Don't worry, Christine -- I'll be on my guard. That's what skepticism is all about. I don't go in for Christianity; I don't go in for Islam; I don't go in for astrology, tarot cards, or infomercials. When I read of a new scientific hypothesis, my skeptical warning lights go on red alert, and I don't give in until the authors have provided overwhelming evidence that their ideas must be true.

I'm not interested in "disproving the Bible." One may as well attempt to disprove "The Lord of the Rings" or "Madame Bovary." If the Bible said independantly verifiable things, as would a book on mathematics or astronomy, then I would believe them to be true. If the Bible described otherwise unverifiable events that were nonetheless reasonable, as do some of the ancient historians such as Thucydides, then we would be permitted to accept them in the absence of any contravening data. However, when the Bible asks us to believe quite extraordinary or impossible things, such as the resurrection of Christ, or the sudden halt in the rotation of the Earth described in Joshua, or the Noachian flood, then I have no choice but to dismiss these events as fabrications, until idependent confirmation can come along. You can choose to believe in these wacky things if you like (quoth Tertullian, credo quia absurdum), but don't act like you've got some pipeline to universal truth. Don't be offended when other people find your beliefs quaint or risible.
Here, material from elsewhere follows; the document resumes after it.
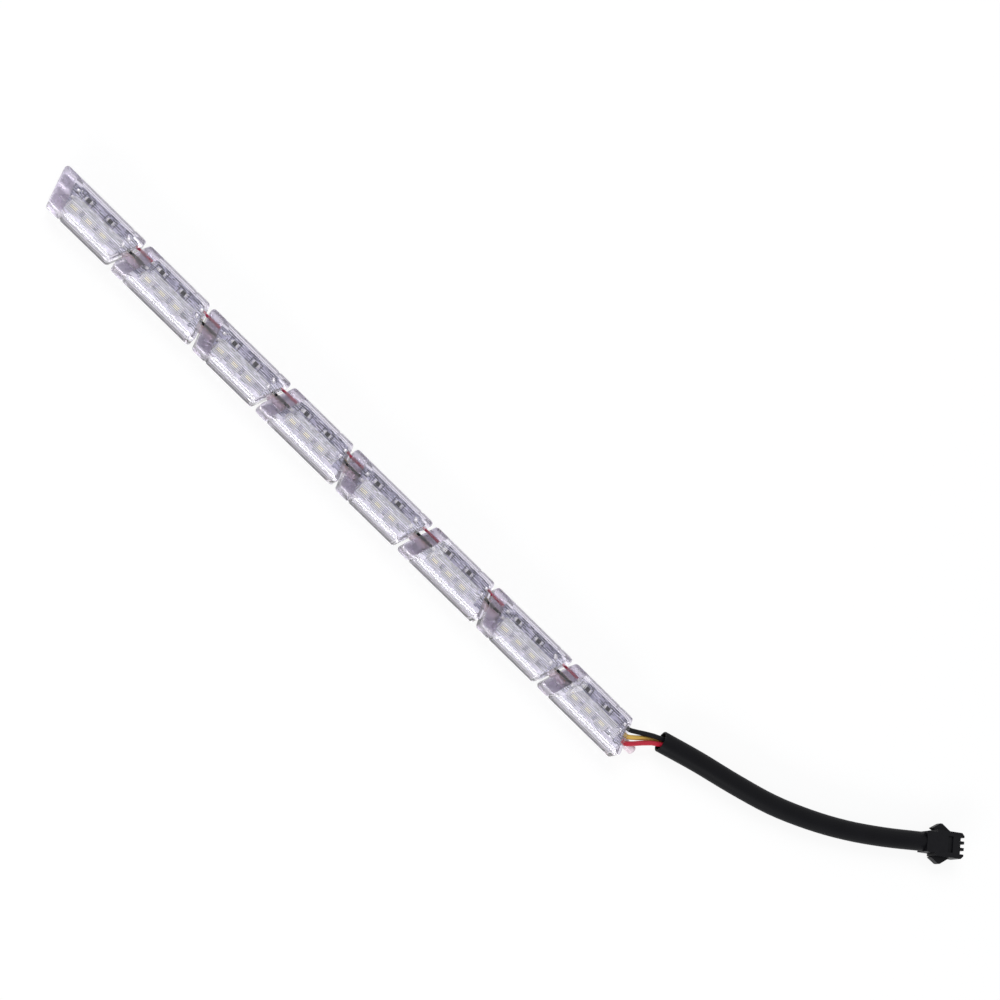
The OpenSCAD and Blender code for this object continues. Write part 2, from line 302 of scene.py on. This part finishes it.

Speaking of laughable ideas: the notion that Gore and Kerry were rabid leftists. Ha! I'm a mostly conservative person, Christine, but even I have to admit that those two were a pair of milquetoasts. As for the Iraq War, I think it was a mistake, but I do think that fighing Al Qaeda is just as important as fighting Soviet Communism or German Nazism. What unites all three movements is a certain doctrinal fanaticism, although the doctrines diverged between the various cases. You can see the same sort of nastiness arising under the Catholicism of medieval Spain, the Puritanism of Salem, Massachusetts, the Shiism of Iran, and the Wahabbism of Saudi Arabia. Bad things happen when people believe they have the absolute truth. Very bad things.